Protecting Systems Against Adversarial Machine Learning Attacks
Addressing the risk of adversarial ML attacks necessitates a balanced approach. Adversarial attacks, while posing a legitimate threat to user data protections and the integrity of predictions made by the model, should not be conflated with speculative, science fiction-esque notions like uncontrolled superintelligence or an AI “doomsday.” More realistic ML threats relate to poisoned and biased models, data breaches, and vulnerabilities within ML systems. It is important to prioritize the development of secure ML systems alongside efficient deployment timelines to ensure continued innovation and resilience in a highly competitive market. Following is a non-exhaustive list of approaches to secure systems against adversarial ML attacks.

Secure-by-design principles for AI development: One method to ensure the security of an ML system is to employ security throughout its design, development, and deployment processes. Resources like the U.S. Cybersecurity and Infrastructure Security Agency and U.K. National Cyber Security Centre joint guidelines on secure AI development and the National Institute of Standards and Technology (NIST) Secure Software Development Framework provide guidance on how to develop and maintain ML models properly and securely.

Incorporating principles from the AI Risk Management Framework: NIST’s AI Risk Management Framework (RMF) is a flexible framework to address and assess AI risk. According to the RMF, ML models should prioritize anonymity and confidentiality of user data. The AI RMF also suggests that models should consider de-identification and aggregation techniques for model outputs and balance model accuracy with user data security.

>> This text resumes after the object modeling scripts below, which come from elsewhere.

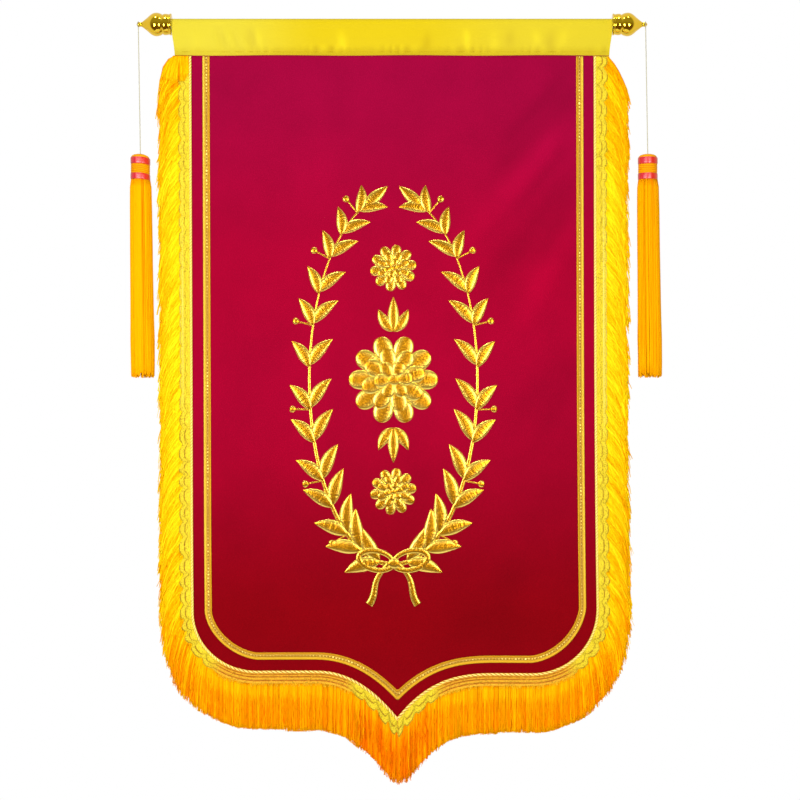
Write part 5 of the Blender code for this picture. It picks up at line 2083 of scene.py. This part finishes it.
# Painted highlight across each band, full at its edges, stored as the edge attribute.
PAINTED_EDGE_HIGHLIGHT = (1.0, 1.0, 0.30, 0.0, 0.0, 0.30, 1.0, 1.0)
VELVET_FACE = 0.0008
STITCH_SUNK = 0.0003
stitched = {"points": [], "faces": [], "edge": [], "count": 0}
stitch_draws = np.random.default_rng(51)


def leaf_width(share):
    """Width along a leaf, widest a little below its middle."""
    return np.sin(np.pi * np.clip(share, 0.0, 1.0) ** 0.82) ** 0.85


def petal_width(share):
    """Width along a petal, widest near its round end."""
    return np.sqrt(np.clip(1.0 - (2.0 * np.clip(share, 0.0, 1.0) ** 1.35 - 1.0) ** 2, 0.0, 1.0))


def stitch_band(spine, half_width, width_rule, height, base=0.0, slant=0.0):
    """Lay stitches across a spine of (x, z) points and add them to the embroidery."""
    spine = np.asarray(spine, dtype=float)
    run = run_along(spine)
    rows = max(8, int(run[-1] / STITCH_PITCH))
    share = np.linspace(0.0, 1.0, rows)
    line = follow(share * run[-1], run, spine)
    tangent = to_unit(np.gradient(line, axis=0))
    across = np.stack((-tangent[:, 1], tangent[:, 0]), axis=-1)
    width = half_width * np.maximum(width_rule(share), 0.04)
    ridge = np.where(np.arange(rows) % 2 == 0, 1.0, 0.88) - 0.10 * stitch_draws.random(rows)
    rounds = np.array(STITCH_ROUNDS)
    place = line[:, None] + (across * width[:, None])[:, None] * rounds[None, :, None]
    place = place + (tangent * slant)[:, None] * (rounds ** 2)[None, :, None]
    fullness = np.sqrt(np.clip(width / half_width, 0.0, 1.0))
    lift = height * np.array(PAD_LIFTS)[None, :] * (ridge * fullness)[:, None]
    x, z = place[..., 0], place[..., 1]
    front = velvet_y(x, z) - VELVET_FACE + STITCH_SUNK
    top = np.stack((x, front - base - STITCH_SUNK - lift, z), axis=-1)
    under = np.stack((x[:, ::-1], front[:, ::-1], z[:, ::-1]), axis=-1)
    ring = np.concatenate((top, under[:, [0, -1]]), axis=1)
    columns = ring.shape[1]
    stitched["points"].append(ring.reshape(-1, 3))
    stitched["faces"].extend(closed_faces(rows, columns, stitched["count"]))
    painted_edge_highlight = np.broadcast_to(np.array((*PAINTED_EDGE_HIGHLIGHT, 1.0, 1.0)), (rows, columns))
    stitched["edge"].append(painted_edge_highlight.ravel())
    stitched["count"] += rows * columns


def arc(centre, radii, start, end, count):
    """Points along part of an ellipse; angles in degrees, 0 along +X."""
    angle = np.radians(np.linspace(start, end, count))
    return np.stack((centre[0] + radii[0] * np.cos(angle), centre[1] + radii[1] * np.sin(angle)), axis=-1)


def pointing(start, angle, length, bend=0.0, count=9):
    """Short spine from a start, at an angle in degrees, with a bend to its left."""
    share = np.linspace(0.0, 1.0, count)
    heading = math.radians(angle)
    ahead = np.array((math.cos(heading), math.sin(heading)))
    left = np.array((-math.sin(heading), math.cos(heading)))
    aside = bend * np.sin(np.pi * share)
    return np.asarray(start) + ahead * (length * share)[:, None] + left * aside[:, None]


print("stitches every", STITCH_PITCH * 1000, "mm")

# %% Ornament
ORNAMENT_CENTRE = (0.002, -0.515)
WREATH_RADII = (0.122, 0.268)
WREATH_START = -86.0
WREATH_END = 70.0
LEAF_STATIONS = 13
LEAF_LENGTH = (0.060, 0.044)
LEAF_HALF_WIDTH = 0.0108
INNER_LEAF_SHARE = 0.9
LEAF_BEND_PER_DEGREE = 0.00010
PAD_HEIGHT = 0.0024
BOW_LOOP = (0.025, 0.014)
BLOSSOM_RINGS = (
    # petals, distance of their roots, length, half width, turn in degrees, base height
    (10, 0.019, 0.036, 0.0122, 0.0, 0.0),
    (8, 0.011, 0.029, 0.0108, 14.0, 0.0012),
    (6, 0.004, 0.020, 0.0086, 5.0, 0.0024),
)


def make_branch(side):
    """One leafy branch from the bow to the top."""
    stem = arc(ORNAMENT_CENTRE, WREATH_RADII, WREATH_START, WREATH_END, 60)
    stem[:, 0] = ORNAMENT_CENTRE[0] + side * (stem[:, 0] - ORNAMENT_CENTRE[0])
    stitch_band(stem, 0.0032, lambda share: np.clip(1.15 - share, 0.4, 1.0), 0.0014)
    tangent = np.gradient(stem, axis=0)
    for station in range(LEAF_STATIONS):
        share = (station + 0.6) / LEAF_STATIONS
        index = int(share * (len(stem) - 1))
        along = math.degrees(math.atan2(tangent[index, 1], tangent[index, 0]))
        length = LEAF_LENGTH[0] + (LEAF_LENGTH[1] - LEAF_LENGTH[0]) * share
        half_width = LEAF_HALF_WIDTH * length / LEAF_LENGTH[0]
        for turn, base in ((40.0, 0.0002), (-36.0, 0.0008)):
            root = stem[index] + (0.0, 0.003 * (turn > 0))
            reach = length * (1.0 if turn > 0 else INNER_LEAF_SHARE)
            spine = pointing(root, along + side * turn, reach, -side * turn * LEAF_BEND_PER_DEGREE)
            stitch_band(spine, half_width, leaf_width, PAD_HEIGHT, base)
        if station % 2 == 0 and station > 0:
            outward = along - side * 84.0
            stalk = pointing(stem[index], outward, 0.020)
            stitch_band(stalk, 0.0012, lambda share: np.ones_like(share), 0.0009)
            stitch_band(pointing(stalk[-1], outward, 0.0105), 0.0050, petal_width, 0.0024, 0.0002)
    tip = math.degrees(math.atan2(tangent[-1, 1], tangent[-1, 0]))
    last_leaf = pointing(stem[-1], tip, LEAF_LENGTH[1])
    stitch_band(last_leaf, LEAF_HALF_WIDTH * 0.8, leaf_width, PAD_HEIGHT, 0.0004)


def make_blossom(centre, scale, turn=0.0):
    """Round blossom of overlapping petals with a full middle."""
    centre = np.asarray(centre)
    for petals, root, length, half_width, twist, base in BLOSSOM_RINGS:
        for number in range(petals):
            angle = 360.0 * number / petals + twist + turn
            out = np.array((math.cos(math.radians(angle)), math.sin(math.radians(angle))))
            spine = pointing(centre + out * root * scale, angle, length * scale)
            lift = base + 0.0005 * (number % 2)
            stitch_band(spine, half_width * scale, petal_width, PAD_HEIGHT * 0.8, lift * scale)
    disc = pointing(centre - (0.0075 * scale, 0.0), 0.0, 0.015 * scale)
    stitch_band(disc, 0.0075 * scale, petal_width, PAD_HEIGHT, 0.0034 * scale)


def make_spray(root, angle, scale):
    """Three leaves that fan out from one root."""
    for turn, length in ((0.0, 0.056), (34.0, 0.043), (-34.0, 0.043)):
        spine = pointing(root, angle + turn, length * scale, 0.0030 * scale * np.sign(turn))
        stitch_band(spine, 0.0092 * scale, leaf_width, PAD_HEIGHT, 0.0 if turn else 0.0006)


def make_bow():
    """Bow and tails that tie the two branches."""
    knot = np.array((ORNAMENT_CENTRE[0], ORNAMENT_CENTRE[1] - WREATH_RADII[1] + 0.002))
    for side in (-1, 1):
        turn = np.linspace(0.0, math.tau, 40)
        out = 1.0 - np.cos(turn)
        loop = np.stack((side * BOW_LOOP[0] * out, BOW_LOOP[1] * np.sin(turn) + 0.004 * out), -1)
        stitch_band(knot + loop, 0.0044, lambda share: 0.7 + 0.3 * np.sin(np.pi * share), 0.0020, 0.0014)
        share = np.linspace(0.0, 1.0, 24)
        tail = np.stack((side * (0.006 + 0.034 * share + 0.005 * np.sin(5 * share)), -0.060 * share), -1)
        stitch_band(knot + tail, 0.0056, lambda share: 0.5 + 0.5 * share, 0.0018, 0.0012)
    stitch_band(pointing(knot - (0.009, 0.0), 0.0, 0.018), 0.0080, petal_width, 0.0026, 0.0024)


def finish_embroidery():
    """Turn all stitched shapes into one piece."""
    points = np.concatenate(stitched["points"])
    piece = add_piece("gold_embroidery", points, stitched["faces"], embroidery_gold, "gold_thread")
    # Painted highlight of the edges.
    store(piece, "edge", np.concatenate(stitched["edge"]))
    return piece


for side in (-1, 1):
    make_branch(side)
middle_x, middle_z = ORNAMENT_CENTRE
make_blossom((middle_x, middle_z), 1.18)
for end in (-1, 1):
    make_spray((middle_x, middle_z + end * 0.070), 90.0 * end, 0.9)
    make_blossom((middle_x, middle_z + end * 0.162), 0.62, 9.0)
make_bow()
gold_embroidery = finish_embroidery()
report(gold_embroidery)

# %% [markdown]
# ## Floor and last steps
# The banner hangs, so the floor only shows in other views: a plain pale disc below the tip. Then the sizes of
# the solids and of the dressed banner are printed side by side.

# %% Floor
FLOOR_Z = -1.30
FLOOR_RADIUS = 0.75
FLOOR_SIDES = 96


def make_floor():
    """Plain pale disc below the banner."""
    turn = np.linspace(0.0, math.tau, FLOOR_SIDES, endpoint=False)
    x, y = FLOOR_RADIUS * np.cos(turn), FLOOR_RADIUS * np.sin(turn)
    mesh = bpy.data.meshes.new("floor")
    mesh.from_pydata(np.stack((x, y, np.full_like(x, FLOOR_Z)), -1).tolist(), [], [list(range(FLOOR_SIDES))])
    material = new_material("pale_floor", 0.9)[0]
    mesh.materials.append(finish(material, colour(238, 238, 236), (4.0, 200.0, 0.03, 0.02)))
    add_object("floor", mesh)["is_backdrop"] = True


make_floor()
print("floor at", FLOOR_Z, "m")

# %% Sizes of the solids and the dressed banner
boxes = {"solids": solid_box, "dressed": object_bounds()}
for name, box in boxes.items():
    print(name, [[round(value, 4) for value in corner] for corner in box])
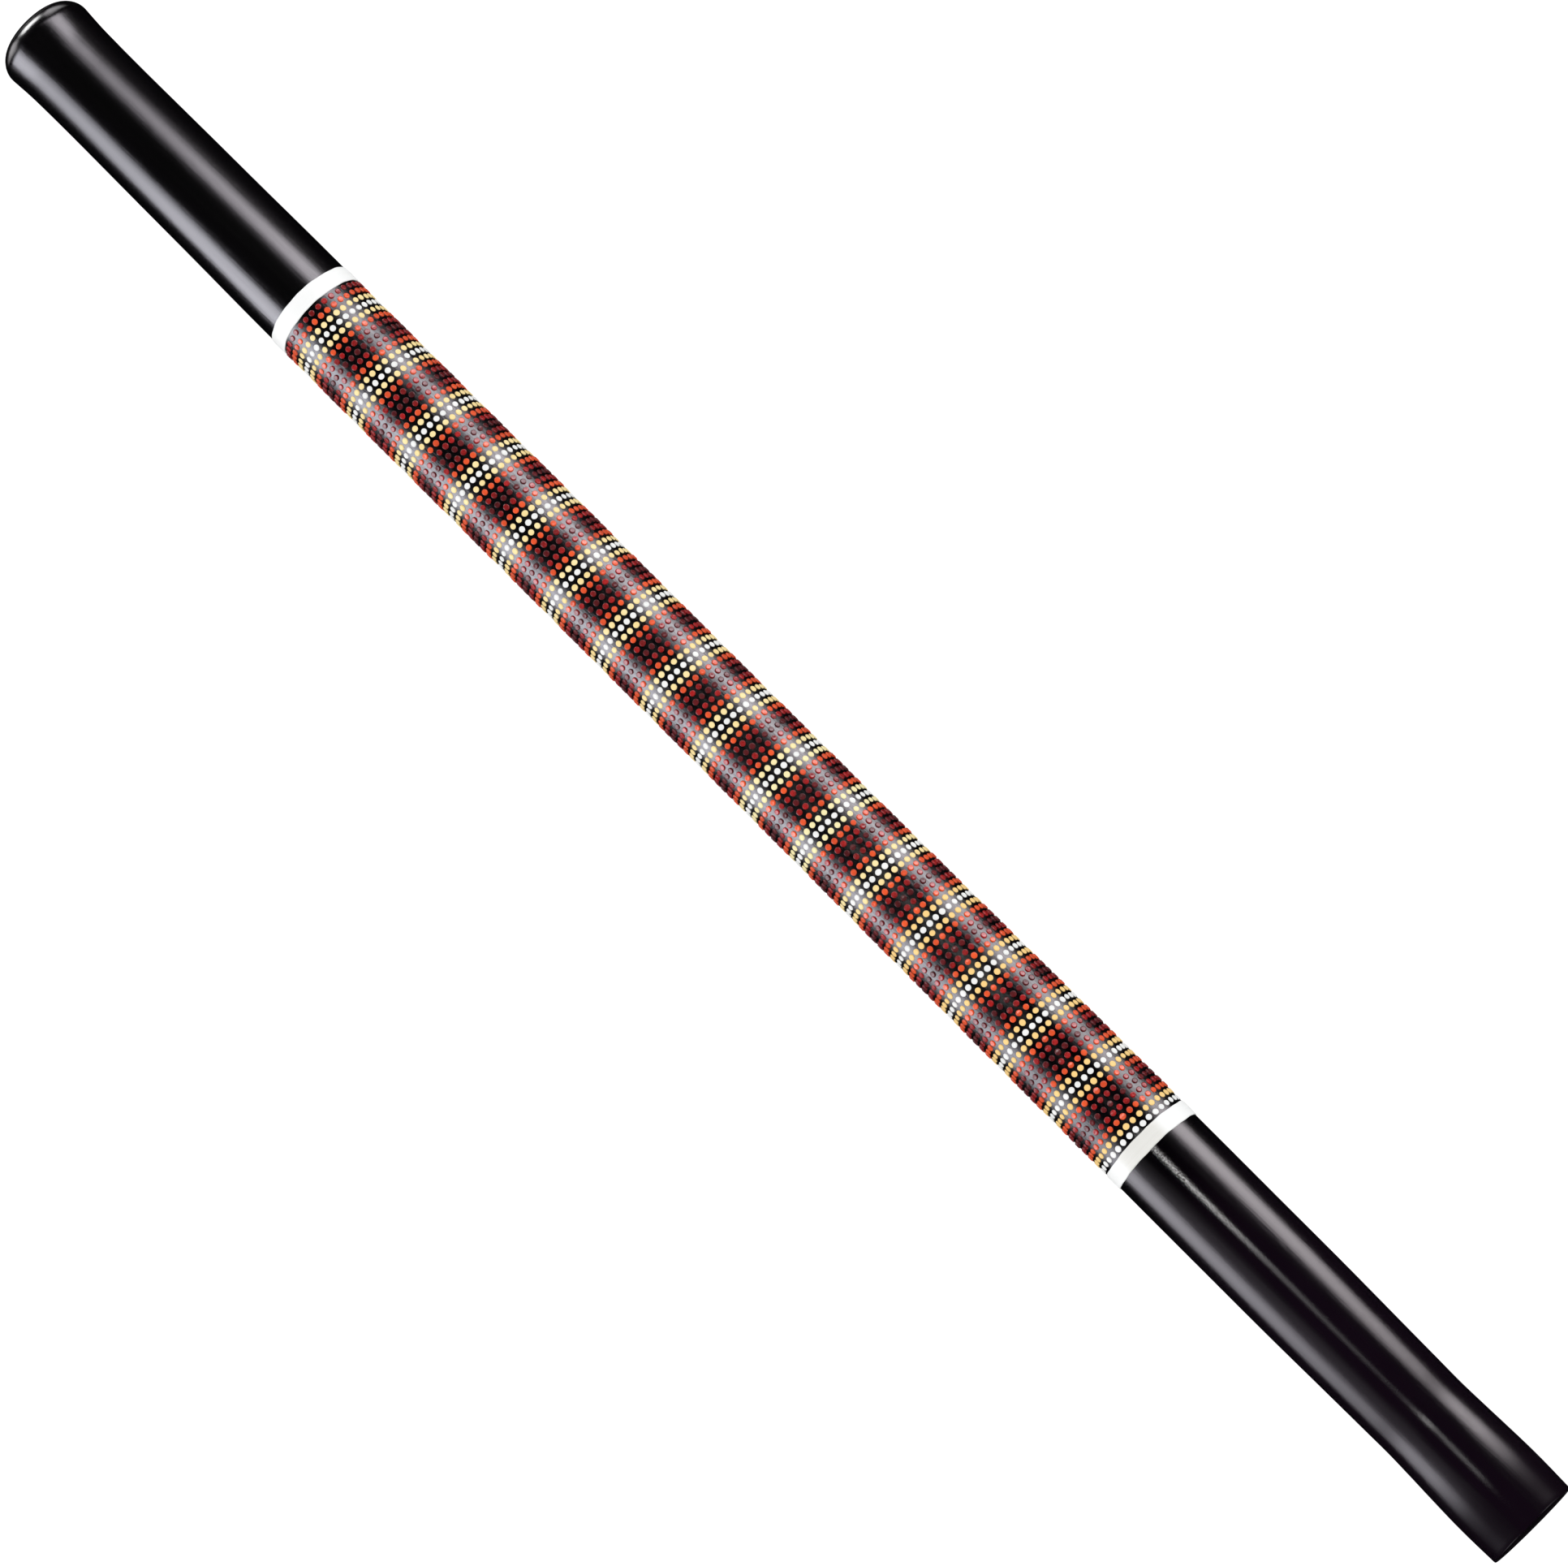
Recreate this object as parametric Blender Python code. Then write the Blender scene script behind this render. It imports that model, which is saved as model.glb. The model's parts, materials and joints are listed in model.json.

While specialized techniques for preventing adversarial ML attacks are essential, traditional cybersecurity defensive tools like red teaming and vulnerability management remain paramount to systems protection.

Supporting new entrants with tailored programs and resources: Newer players like startups and other smaller organizations seeking to integrate AI capabilities into their products are more likely to be vulnerable to these attacks due to their reliance on third-party data sources and any potential deficiencies in their technology infrastructure to secure their ML systems. It’s important that these organizations receive adequate support from tailored programs or resources.

Risk and threat analysis: Organizations should conduct an initial threat analysis of their ML systems using tools like MITRE’s ATLAS to identify interfaces prone to attacks. Proactive threat analysis helps organizations minimize risks by implementing safeguards and contingency plans. Developers can also incorporate adversarial ML mitigation strategies to verify the security of their systems.

Data sanitization: Detecting individual data points that hurt the model’s performance and removing them from the final training dataset can defend the system from data poisoning. Data sanitization can be expensive to conduct due to its need for computational resources. Organizations can reduce the risk of data poisoning with stricter vetting standards for imported data used in the ML model. This can be accomplished through data validation, anomaly detection, and continual monitoring of data quality over time.

Because these attacks have the potential to compromise user data privacy and undermine the accuracy of results in critical sectors, it is important to stay ahead of threats. Understanding policy implications and conducting oversight is essential, but succumbing to fear and hindering innovation through excessive precaution is detrimental. Policymakers can foster environments conducive to secure ML development by providing resources and frameworks to navigate the complexities of securing ML technologies effectively. A balance between developing resilient systems and sustained innovation is key for the United States to maintain its position as a leading AI innovator.